The Avengers are the latest jazz fusion super group put together by guitar virtuoso Beledo, and “On a Mission” is their first album. This is fusion with a capital ’F’, in other words this isn’t the rough roots jazz-rock of the early 70s, “Mission” is more in the abstract, sophisticated late 70s fusion style developed by artists like The Yellowjackets, Allan Holdsworth, Chad Wackerman and others as they sought a more unique language for the fusion style. This music is polished and sophisticated, but there is no lack of energy and the soloists really burn. The top soloist is of course Beledo, who will definitely be reminding people of the aforementioned Alan Holdsworth. There are some strong similarities between the two, but Beledo shows a stronger sense of syncopation in his phrases, possibly because of his musical background in Uruguay. Also, when it comes to sheer fleet fingered speed, sounds like Beledo may have a slight edge there too.

The other main soloist on ‘Mission’ is keyboardist Adam Holzman. Adam did a great job as keyboard orchestrator in his high profile gigs with Miles Davis, but I had no idea he could tear it up solo-wise like he does on here. Another big plus for Holzman is his use of analog (sounding?) synthesizers for his solos. Its nice to hear someone bring back the fine art of fusion synth soloing. Once considered a cheezy relic of the bygone 70s, synth solos have been making a comeback in the world of jazz lately.

One nice surprise on this CD is a cover of Miles’ “Portia” from the album “Tutu”. It’s unexpected because most jazz artists have pretty much ignored Miles 80s output, but “Portia” is a great tune and no doubt appealed to Holzman because he worked on the original version with Miles and Marcus Miller. Overall this is a very good fusion album and is recommended for fans of modern highly developed guitar technique, Beledo is one of the best guitarists out there these days.

Members reviews

kev rowland
This is the debut album by a jazz-fusion supergroup that has been put together by Uruguayan guitarist Beledo, with Adam Holzman (keys), Lincoln Goines (bass) and Kim Plainfield (drums). It would take too long to list all of the people these guys have played with, but just mentioning Miles Davis and Dizzy Gillespie should be enough to get you paying attention. I was playing this in the car the other day waiting for one of my daughters, and when she returned she was dismayed to find me with my eyes closed, moving gently to the music, and asked me if I was okay. I was more than okay, I had been taken to a different world altogether. Sometimes an album just grabs hold of you and refuses to let you go, transporting you through time and space to a dimension where nothing else matters apart from the music, and that is very much the case here.
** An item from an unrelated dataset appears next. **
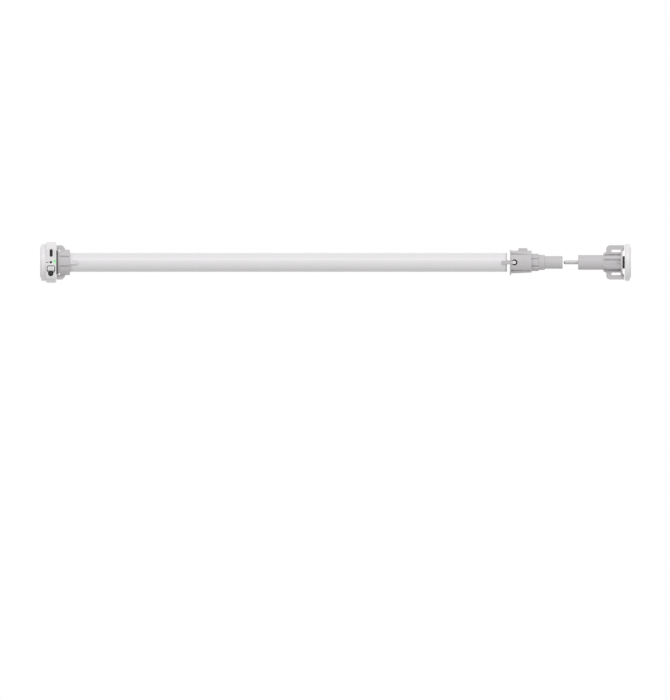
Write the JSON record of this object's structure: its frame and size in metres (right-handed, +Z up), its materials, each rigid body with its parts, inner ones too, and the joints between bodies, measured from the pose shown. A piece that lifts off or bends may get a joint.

I can’t explain what this album does to me, whether it is Beledo’s incredible fluidity or the way that Adam can switch between supporting roles and lead in his own right, or that the band just seem to be so incredibly tight. The photo of the band in the booklet shows them all facing each other as they record – no messing about here, this is all about interaction and a band actually being in the studio at the same time. We have all heard stories of drummers recording their parts and then disappearing until it is time to hear the final playback (read Peter Criss’s biography), but this album is organic and warm as everyone knows their part but plays not as an individual but very much as part of the band.

Adam was Miles’ keyboard player when they recorded ‘Tutu’, and on this album we find a version of “Portia”, which of course also appeared on that work. OF course, the instrumentation is now somewhat different and Beledo and Adam make this very much their own. This is an absolutely stunning piece of work, and fans of jazz-fusion need look no further.